Description of the task >> Output the material below in its entirety, exactly as given.

• • •

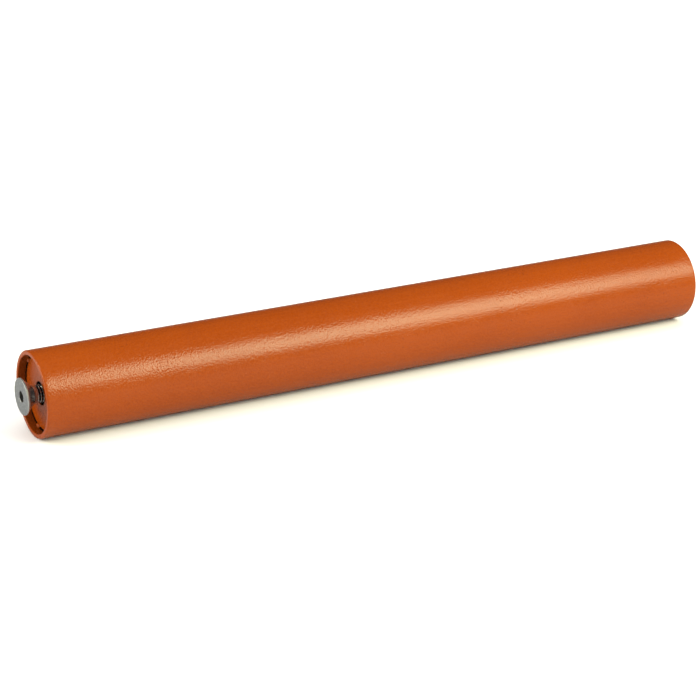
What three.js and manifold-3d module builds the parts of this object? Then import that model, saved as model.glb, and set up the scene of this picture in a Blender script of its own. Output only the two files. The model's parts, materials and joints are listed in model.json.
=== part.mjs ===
// A free-running hand roller: a painted steel tube drum that spins on a fixed axle.
// Each end holds a ball bearing in a pressed-in hub, behind a disc tack-welded into the tube,
// and the axle ends in a countersunk socket screw that clamps the cheek of a frame.
//
// Millimetres. +X runs along the roller's axis, +Z is up, and the origin is the middle of the drum.
// Every piece of one end is built at the +X end, and the -X end is the same set turned half round about Z.

import * as THREE from "three";
import { mergeVertices } from "three/addons/utils/BufferGeometryUtils.js";
import Module from "manifold-3d";

const wasm = await Module();
wasm.setup();

// ---- Driving dimensions -------------------------------------------------------------------------

const DRUM_LENGTH = 420;
const TUBE_RADIUS = 48.3 / 2; // 1 1/2 inch steel tube
const TUBE_WALL = 2.6;
const RIM_ROUNDING = 0.9; // outer edge of the rim, rounded under the paint
const RIM_BREAK = 0.4; // inner edge of the rim

const DISC_RECESS = 4.7; // from the rim to the front of the end disc
const DISC_THICKNESS = 3;
const DISC_GAP = 1.25; // open ring between the disc and the tube
const DISC_HOLE_RADIUS = 6.5;

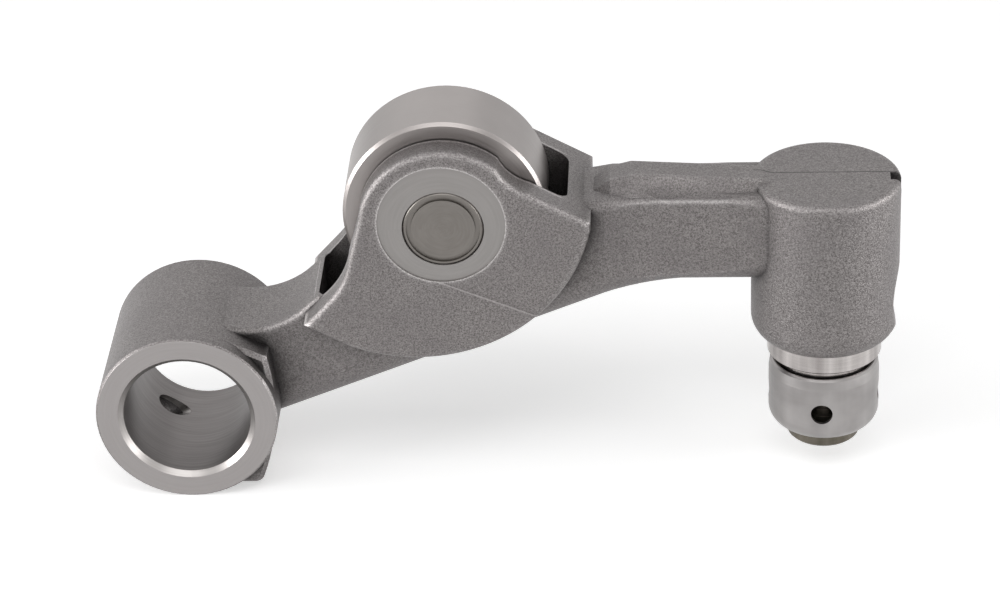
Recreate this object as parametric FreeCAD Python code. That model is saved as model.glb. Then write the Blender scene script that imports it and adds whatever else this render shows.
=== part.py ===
import FreeCAD, Part
import math
import os

# Roller rocker arm with a hydraulic lash adjuster.
# Millimetres. Origin at the middle of the shaft bore, +Y along the bore,
# +X towards the adjuster, +Z up along the axis of the adjuster.

# Shaft boss
bore_r = 8.5
bore_chamfer = 0.7
boss_r = 12.14
boss_half = 11.04
boss_edge = 0.25

# Flange that joins the boss to the arm
flange_half = 9.4
flange_top_x = 11.0
flange_top_z = 8.2
flange_wide_x = 11.7
flange_low_x = 9.2
flange_inner_x = 4.0
flange_low_z = -11.3
flange_corner = 1.4
flange_edge = 0.6

# Bar from the boss to the adjuster
bar_half = 6.1
bar_slope = 0.4
bar_low_z = -1.86
bar_low_x = 16.0
bar_bend_x = 56.0
bar_flat_x = 66.0
bar_under_z = 16.25
bar_turn_x = 60.5
bar_turn_z = 15.45
bar_low_round = 4.5
bar_top_round = 0.75
bar_start_x = 51.4
bar_start_z = 28.4
arm_end_x = 53.8
arm_end_z = 26.5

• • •

The reply >>
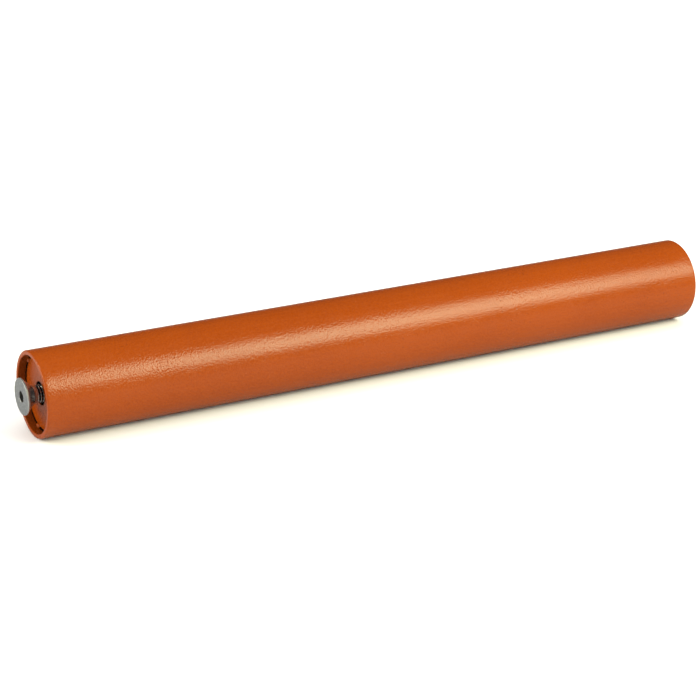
What three.js and manifold-3d module builds the parts of this object? Then import that model, saved as model.glb, and set up the scene of this picture in a Blender script of its own. Output only the two files. The model's parts, materials and joints are listed in model.json.
=== part.mjs ===
// A free-running hand roller: a painted steel tube drum that spins on a fixed axle.
// Each end holds a ball bearing in a pressed-in hub, behind a disc tack-welded into the tube,
// and the axle ends in a countersunk socket screw that clamps the cheek of a frame.
//
// Millimetres. +X runs along the roller's axis, +Z is up, and the origin is the middle of the drum.
// Every piece of one end is built at the +X end, and the -X end is the same set turned half round about Z.

import * as THREE from "three";
import { mergeVertices } from "three/addons/utils/BufferGeometryUtils.js";
import Module from "manifold-3d";

const wasm = await Module();
wasm.setup();

// ---- Driving dimensions -------------------------------------------------------------------------

const DRUM_LENGTH = 420;
const TUBE_RADIUS = 48.3 / 2; // 1 1/2 inch steel tube
const TUBE_WALL = 2.6;
const RIM_ROUNDING = 0.9; // outer edge of the rim, rounded under the paint
const RIM_BREAK = 0.4; // inner edge of the rim

const DISC_RECESS = 4.7; // from the rim to the front of the end disc
const DISC_THICKNESS = 3;
const DISC_GAP = 1.25; // open ring between the disc and the tube
const DISC_HOLE_RADIUS = 6.5;

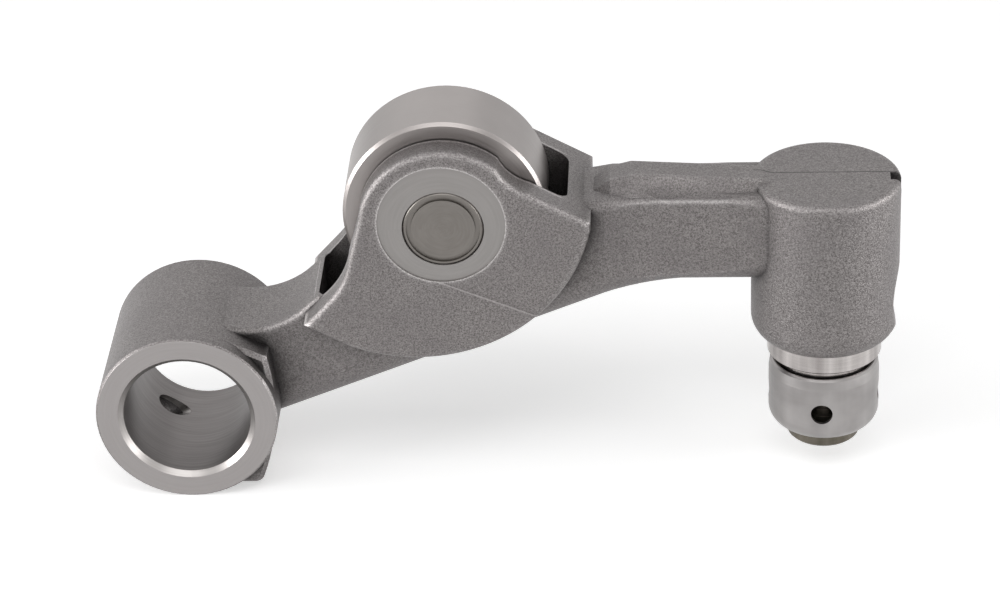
Recreate this object as parametric FreeCAD Python code. That model is saved as model.glb. Then write the Blender scene script that imports it and adds whatever else this render shows.
=== part.py ===
import FreeCAD, Part
import math
import os

# Roller rocker arm with a hydraulic lash adjuster.
# Millimetres. Origin at the middle of the shaft bore, +Y along the bore,
# +X towards the adjuster, +Z up along the axis of the adjuster.

# Shaft boss
bore_r = 8.5
bore_chamfer = 0.7
boss_r = 12.14
boss_half = 11.04
boss_edge = 0.25

# Flange that joins the boss to the arm
flange_half = 9.4
flange_top_x = 11.0
flange_top_z = 8.2
flange_wide_x = 11.7
flange_low_x = 9.2
flange_inner_x = 4.0
flange_low_z = -11.3
flange_corner = 1.4
flange_edge = 0.6

# Bar from the boss to the adjuster
bar_half = 6.1
bar_slope = 0.4
bar_low_z = -1.86
bar_low_x = 16.0
bar_bend_x = 56.0
bar_flat_x = 66.0
bar_under_z = 16.25
bar_turn_x = 60.5
bar_turn_z = 15.45
bar_low_round = 4.5
bar_top_round = 0.75
bar_start_x = 51.4
bar_start_z = 28.4
arm_end_x = 53.8
arm_end_z = 26.5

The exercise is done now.